I was surprised to quite a sizable area in my local hardware store allocated to bird feed and feeders. Feeding the birds is big business in the U.S. where a surprising 34% of households reported buying some bird seed in 2013 (according to U.S. Fish and Wildlife Service data). That amounts to expenditures of $3.2 billion on bird seed and $1.1 billion on bird feeders! Hardly tuppence. Canadians apparently really love their backyard birds, because the same study showed that a whopping 61.5% of Canadian households bought at least some bird seed and spent the U.S equivalent of $800 million on it.
But is all this bird feeding good for the birds? How much do birds really rely on supplemental food provided by bird lovers? Some say as little as 10-25% of the daily food intake actually comes from bird feeders — but these are estimates, not actual measures. There are surprisingly few studies on the subject, but I’ll summarize some of the salient findings of the few studies I found.
1. Supplemental feeding in the winter promotes survival, especially of weaker individuals in the population.
This sounds like a good thing, but is it? One of the primary tenets of natural selection is the “struggle for survival”, in which only the most fit continue their genetic legacy. Weaker individuals are by definition less fit, more prone to disease and may, in fact, promote disease in an otherwise healthy population. So, really, not such a good thing.
2. Supplemental feeding promotes breeding success by advancing the date of the first clutch of eggs laid, and encouraging more birds to breed (provided there is space for them).
This also sounds like a good thing to promote. Birds supplemented by winter feeding have higher levels of fat supplies in the spring and can commence their reproductive cycle earlier and with more vigor. But, by doing so, they may actually get out of sync with the food supply on which the chicks depend for nourishment, and end up raising a clutch of weaker individuals — which would then be supplemented by backyard bird feeders, and so the circle goes round and round. In the U.K., researchers found that clutch sizes of the Blue Tit (a chickadee relative) were smaller and there was lower overall hatching success in populations that were supplemented with winter feed.
Increased numbers of nesting birds of a particular species also increases the competition for food, meaning everyone gets less of everything.
3. Supplemental feeding discourages migration and encourages northward expansion of some species’ ranges — which is great for us northern bird watchers, right?

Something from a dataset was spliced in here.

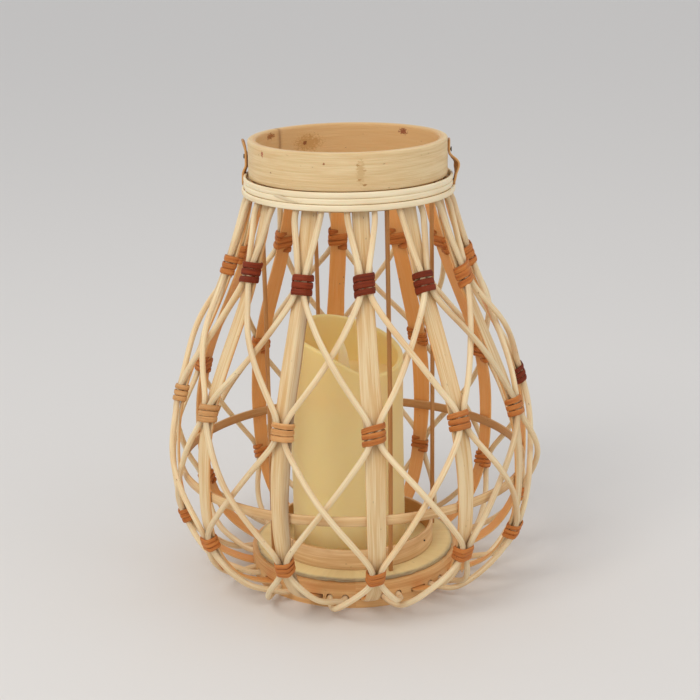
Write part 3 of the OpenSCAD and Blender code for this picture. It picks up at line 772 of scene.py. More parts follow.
@dataclass
class Slats(Assembly):
    """Twelve split bamboo slats, widest at the belly, each with a crowned skin side."""

    line: CageLine
    neck_width: float = 10.4
    belly_width: float = 12.4
    foot_width: float = 9.6
    crown: float = 0.28
    step: float = 1.5
    barked_slat: int = 11

    def width(self, s: Array) -> Array:
        """Width down the line: neck to belly to foot by two smooth steps."""
        belly = self.line.s_at(self.line.middle_tie_h)
        heel = self.line.s_at(self.line.heel_h)
        grown = self.neck_width + (self.belly_width - self.neck_width) * ease(s, 0, belly)
        return grown + (self.foot_width - grown) * ease(s, belly + 20, heel)

    def section(self) -> Array:
        """Half-width shares across and heights out: flat inside, crowned outside, round edges."""
        t = self.line.slat_t / 2
        across = np.array([1.0, 0.94, 0.55, 0.0, -0.55, -0.94, -1.0, -0.95, -0.5, 0.0, 0.5, 0.95])
        out = np.array([-0.1, t - self.crown - 0.25, t - self.crown * 0.3, t, t - self.crown * 0.3,
                        t - self.crown - 0.25, -0.1, -t, -t, -t, -t, -t])
        return np.stack([across, out], 1)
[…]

This has been demonstrated for a few species, most notably the Northern Cardinal whose range keeps steadily expanding northward. But each morning I marvel that the little Yellow-bellied Sapsucker is still here in the backyard, pounding away at the suet, and I wonder if it eats anything besides suet. That can’t be a good diet.
I am not advocating here that we should stop feeding birds — that would really diminish the opportunities and enjoyment of winter photography around here, to say nothing of the enjoyment of just watching their daily activity. But I do think we should practice restraint on the quantity of low-quality seed distributed and promote healthy nutrition by supplying fresh, dry seed that perhaps has some vitamin supplement. Moldly, old seed is definitely bad for bird health, as are moldy, old feeders that have layers of who-knows-what between bird beaks and the fresh seed. So, with those cautions about the feed in mind — happy bird watching.